Telco – Telephone Company
Your local telephone service provider.
TIO – Telecommunications Industry Ombudsman
A free and independent alternative dispute resolution scheme for small business and residential consumers in Australia with unresolved complaints about their telephone or Internet services.(www.tio.com.au)
Toll Free Services
A communications service where the caller pays nothing, while the recipient of the call pays for the cost of the service. An 1800 number is an example of a toll free service.
Trunk
A link that connects switching centers in a communications system. Traditional trunks are composed of multiple wires and cables. In SIP Trunking, a trunk is a high-capacity link that can carry multiple signals at once over the Internet
UPS – Uninterruptible Power Supply
A power supply that supports your computers and phone system for a short time when the primary power source is lost.

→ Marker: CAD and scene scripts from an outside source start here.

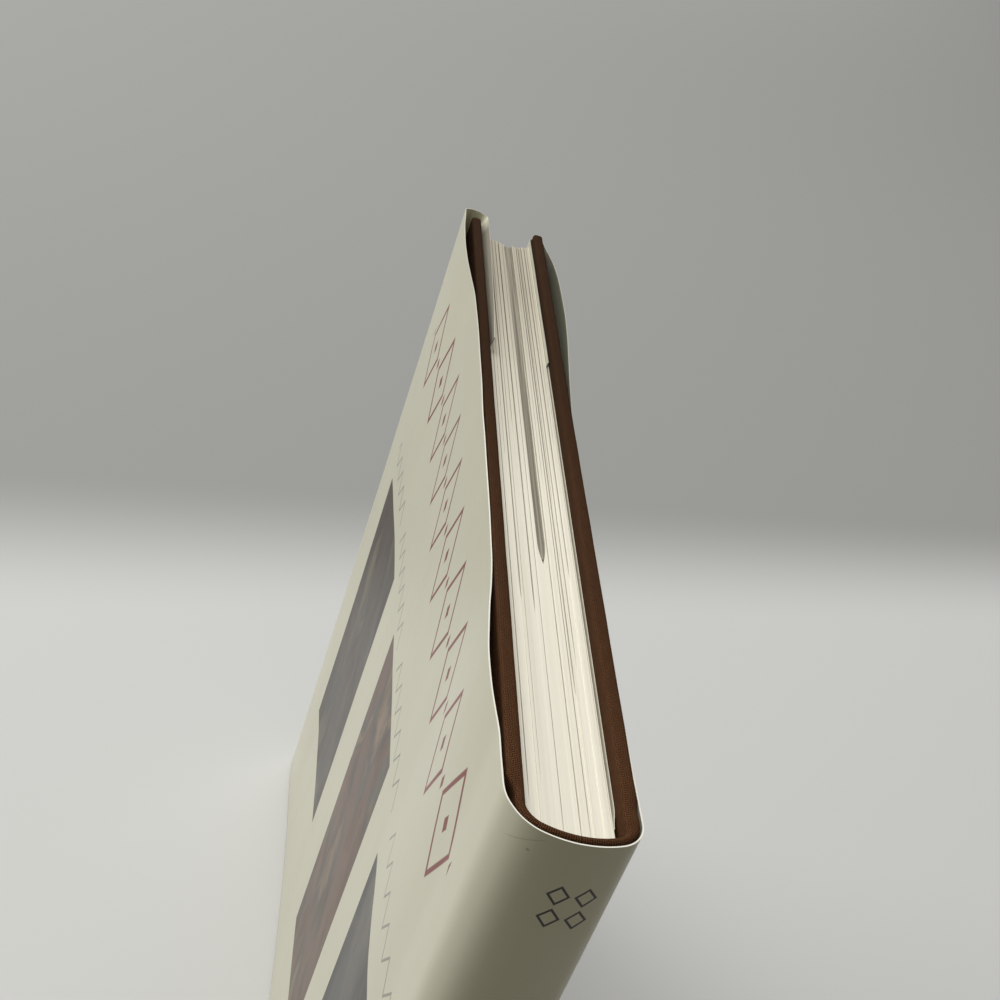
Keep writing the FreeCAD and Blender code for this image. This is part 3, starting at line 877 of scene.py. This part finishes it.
# %% [markdown]
# ## One group of leaves
# A group is a closed form: its outline goes across the tail, down one side, back along the head and up the other
# side, and is repeated from the back to the fore-edge. The back is part of a circle, and since all leaves are
# equally deep, the fore-edge is hollow by the same arc. No group stands quite level with the next.

# %% Outline and faces of a group
back_middle, back_radius = (0.5411, 7.2796), 10.0015
tops, sides = 5, 8


def group_outline(left, right, y, lift, tilt, jut):
    depth = np.clip(y, 0, leaf_deep) / leaf_deep
    lines = []
    for share in np.linspace(0, 1, tops):
        x = left + (right - left) * share
        back = back_middle[1] - np.sqrt(back_radius ** 2 - (x - back_middle[0]) ** 2)
        crowned = 0.03 - 0.03 * (2 * share - 1) ** 2
        top = leaf_top / MM + lift + tilt * (depth - 0.5) + crowned
        lines.append((x, back + (leaf_deep + jut) * depth, top))
    foot = square / MM - lift * 0.5

    def at(line, level):
        x, along, top = line
        return np.stack([x, along, foot + (top - foot) * level], 1)
    levels = np.linspace(0.03, 0.97, sides)
    return np.array([at(line, 1.0) for line in lines] + [at(lines[-1], level) for level in levels[::-1]]
                    + [at(line, 0.0) for line in lines[::-1]] + [at(lines[0], level) for level in levels])


def group_faces(rows, cols, first):
    """Faces round the outline, and a ladder of faces over its back and its fore-edge."""
    index = np.arange(rows * cols).reshape(rows, cols) + first
    closed = np.concatenate([index, index[:1]])
    quads = np.stack([closed[:-1, :-1], closed[:-1, 1:], closed[1:, 1:], closed[1:, :-1]], -1)
    faces = quads.reshape(-1, 4).tolist()
    for end, turn in ((0, -1), (cols - 1, 1)):
        left = [index[0, end]] + [index[rows - 1 - m, end] for m in range(sides + 1)]
        right = [index[tops - 1 + m, end] for m in range(sides + 2)]
        faces += [[left[m], right[m], right[m + 1], left[m + 1]][::turn] for m in range(sides + 1)]
    return faces


# %% Build the groups of leaves
def leaf_groups():
    random = np.random.default_rng(7)
    edges = [(-flyleaf_line, 0.12, 3.0)] + partings + [(flyleaf_line, 0.12, 1.0)]
    whole = np.concatenate([np.linspace(0, 4, 6), np.linspace(7, 229, 90), np.linspace(231, leaf_deep, 5)])
    groups = []
    for (left, left_wide, left_end), (right, right_wide, right_end) in zip(edges, edges[1:]):
        x0 = left + parting_width(left_wide, left_end, whole)
        x1 = np.maximum(right - parting_width(right_wide, right_end, whole), x0 + 0.05)
        lift, tilt, jut = random.uniform([-0.22, -0.25, -0.25], [0.04, 0.10, 0.15])
        groups.append(group_outline(x0, x1, whole, lift, tilt, jut))
    y = np.linspace(sunken_start, leaf_deep - 0.5, len(whole))
    tilt, jut = random.uniform([-0.25, -0.25], [0.10, 0.15])
    groups.append(group_outline(sunken_left + 0 * y, sunken_right + 0 * y, y, sunken_lift, tilt, jut))
    faces, kinds, count = [], [], 0
    for number, group in enumerate(groups):
        made = group_faces(*group.shape[:2], count)
        faces += made
        kinds += [int(number == len(groups) - 1)] * len(made)
        count += group.shape[0] * group.shape[1]
    flat = np.concatenate([group.reshape(-1, 3) for group in groups]) * MM + np.array([0, shoulder, 0])
    return make_piece("leaves", flat, faces, None, [leaf_edge_finish, sunken_leaf_shade_finish], kinds, sharp=30.0)


leaves = leaf_groups()
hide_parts("text_block")
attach(leaves, "book_block")

# %% [markdown]
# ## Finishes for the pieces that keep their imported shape
# The flyleaves, boards, spine card, gauze and lining have the right shape already, and most of them are hidden.
# They only get their finish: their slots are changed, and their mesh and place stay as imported.

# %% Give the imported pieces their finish
finishes = {"front_flyleaf": endpaper_finish, "rear_flyleaf": endpaper_finish, "front_board": board_finish,
            "rear_board": board_finish, "spine_card": board_finish, "spine_mull": mull_finish,
            "spine_lining": kraft_finish}
for name, finish in finishes.items():
    for slot in frame["nodes"][name].material_slots:
        slot.material = finish
print("finished:", ", ".join(finishes))

# %% [markdown]
# ## Studio
# A pale floor runs back into a grey sweep, softly. Its colour is worked out from the place on the floor. The
# camera and mirror-like rays see it pale; the light that it throws back on the book is held down a little, so
# the shaded side of the spine stays as deep as it would in a larger room.

# %% Floor
recipe = Recipe("studio_floor")
x, y, z = recipe.object_place()
away = y * 0.9474 - x * 0.32
grey = away.step(200.0, 300.0)
grey = grey * grey * (3 - grey * 2)
farther = away.step(900.0, 2600.0)
far_tone = recipe.blend(farther * farther, (0.315, 0.319, 0.309), (0.56, 0.565, 0.55))
seen_tone = recipe.blend(grey, (0.585, 0.59, 0.58), far_tone)
seen = recipe.node("ShaderNodeBsdfDiffuse", {}, {"Color": seen_tone})
bounce = recipe.node("ShaderNodeBsdfDiffuse", {}, {"Color": (0.29, 0.265, 0.19)})
mixed = recipe.node("ShaderNodeMixShader", {}, {0: recipe.seen_directly(), 1: bounce, 2: seen})
recipe.node("ShaderNodeOutputMaterial", {}, {0: mixed})

floor_mesh = bpy.data.meshes.new("floor")
reach = 4.2
floor_mesh.from_pydata([(-reach, -reach, 0), (reach, -reach, 0), (reach, reach, 0), (-reach, reach, 0)], [],
                       [(0, 1, 2, 3)])
floor_mesh.materials.append(recipe.block)
floor = bpy.data.objects.new("floor", floor_mesh)
bpy.context.scene.collection.objects.link(floor)
print("floor reaches %.1f m each way" % reach)

# %% [markdown]
# ## Camera and lights
# The camera's place was fitted to the straight edges of the book: it looks down on the tail edge from beyond
# the spine. A large soft light hangs above and behind, so the tail edge is bright and the spine falls into
# shade. A weaker one stands at the left, to bring out the round between panel and spine.

# %% Camera
centre = Vector((-64.55, -274.2, 365.1)) * MM
look = Vector((0.19396, 0.84253, -0.50251)).normalized()
right = Vector((0.95278, -0.03979, 0.30103))
right = (right - look * right.dot(look)).normalized()
upward = right.cross(look)
camera_data = bpy.data.cameras.new("camera")
camera_data.sensor_width = 36.0
camera_data.lens = 51.3
camera_data.clip_start = 0.01
camera = bpy.data.objects.new("camera", camera_data)
turned = Matrix((right, upward, -look)).transposed().to_4x4()
camera.matrix_world = Matrix.Translation(centre) @ turned
bpy.context.scene.collection.objects.link(camera)
bpy.context.scene.camera = camera
print("camera looks down %.1f degrees" % math.degrees(math.asin(-look.z)))


# %% Lights
def soft_light(name, place, aim, size, power, colour):
    data = bpy.data.lights.new(name, "AREA")
    data.shape, data.size, data.size_y = "RECTANGLE", size[0], size[1]
    data.energy, data.color = power, colour
    lamp = bpy.data.objects.new(name, data)
    lamp.location = place
    lamp.rotation_euler = (Vector(aim) - Vector(place)).to_track_quat("-Z", "Y").to_euler()
    bpy.context.scene.collection.objects.link(lamp)
    return lamp


soft_light("overhead", (-0.8, 1.5, 3.2), (0, 0, 0.1), (3.6, 2.7), 128.0, (1.0, 0.993, 0.98))
soft_light("left_side", (-2.0, 0.8, 0.8), (0, 0, 0.12), (1.5, 1.2), 27.0, (0.99, 1.0, 0.99))
world = bpy.data.worlds.new("studio_air")
recipe = Recipe("studio_air", world)
fill = recipe.node("ShaderNodeBackground", {}, {0: (0.95, 0.93, 0.86), 1: 0.15})
backdrop = recipe.node("ShaderNodeBackground", {}, {0: (0.34, 0.345, 0.335), 1: 1.0})
air = recipe.node("ShaderNodeMixShader", {}, {0: recipe.seen_directly(), 1: fill, 2: backdrop})
recipe.node("ShaderNodeOutputWorld", {}, {0: air})
bpy.context.scene.world = world
bpy.context.scene.view_settings.view_transform = "Standard"
print("two soft lights and a dim fill")
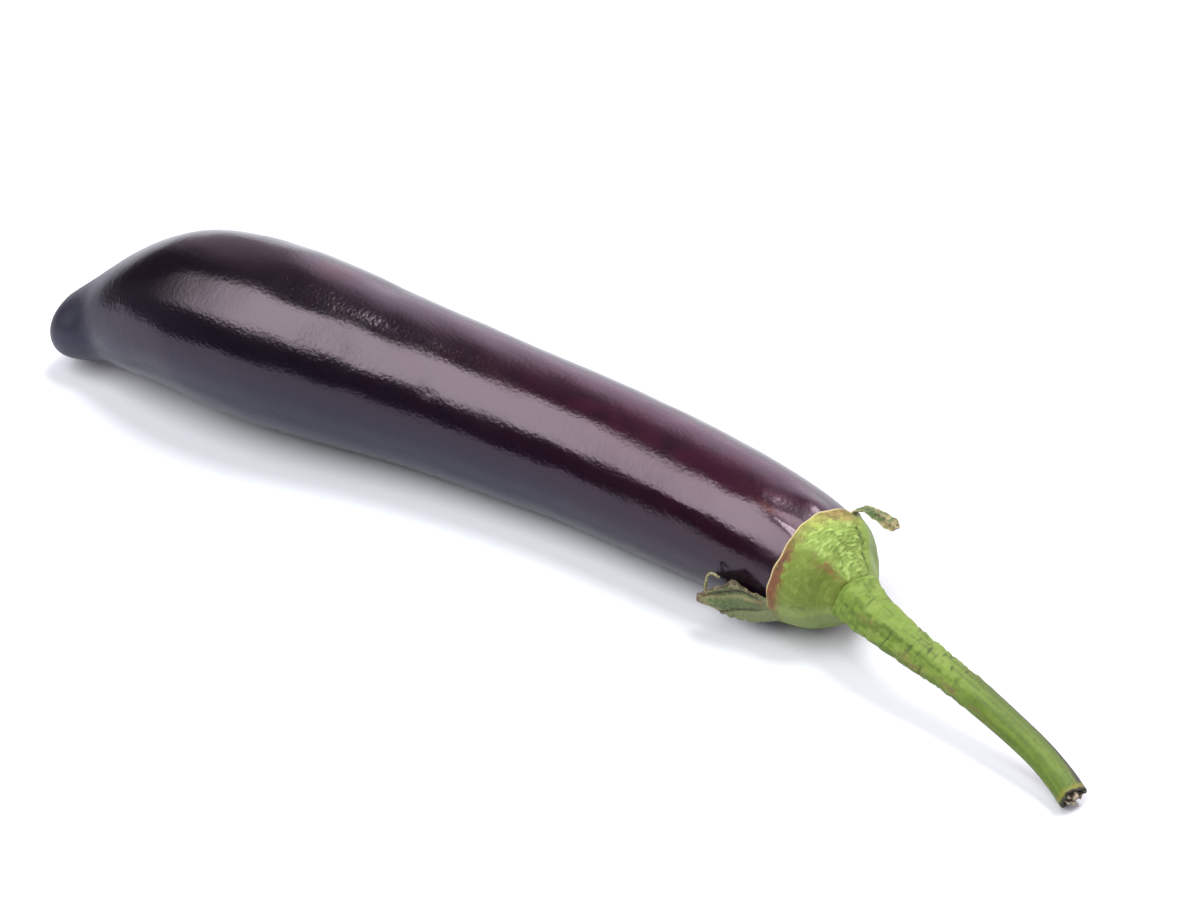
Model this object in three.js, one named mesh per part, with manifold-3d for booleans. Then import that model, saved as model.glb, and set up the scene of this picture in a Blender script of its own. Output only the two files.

A UPS also helps provide protection from power surges.
Value Added Services
In telecommunications, these are all services that go beyond basic voice calls and fax services.
Virtual Office Services
Business solutions that do not require new hardware and installation, delivered at low costs. These services provide a business with all of the benefits and professional appearance of a large company, for a price that a startup can afford. These include Live Answering, Inbound Numbers, Virtual Business Addresses, and Fax2Email.
Virtual Receptionist
Voice2Email
A virtual service that allows you to receive voicemail messages without the need for an answering machine. Messages are received at a central server, converted to a WAV file, and sent as an attachment to your designated email address.
VoIP – Voice over IP
Also called IP, internet, or broadband telephony. This technology enables the transmission of voice, video, and other forms of communications over the internet. Business phone systems that use VoIP deliver the same features as analog phone systems. But because everything is delivered over the internet, it offers more flexibility and higher reliability at a lower cost.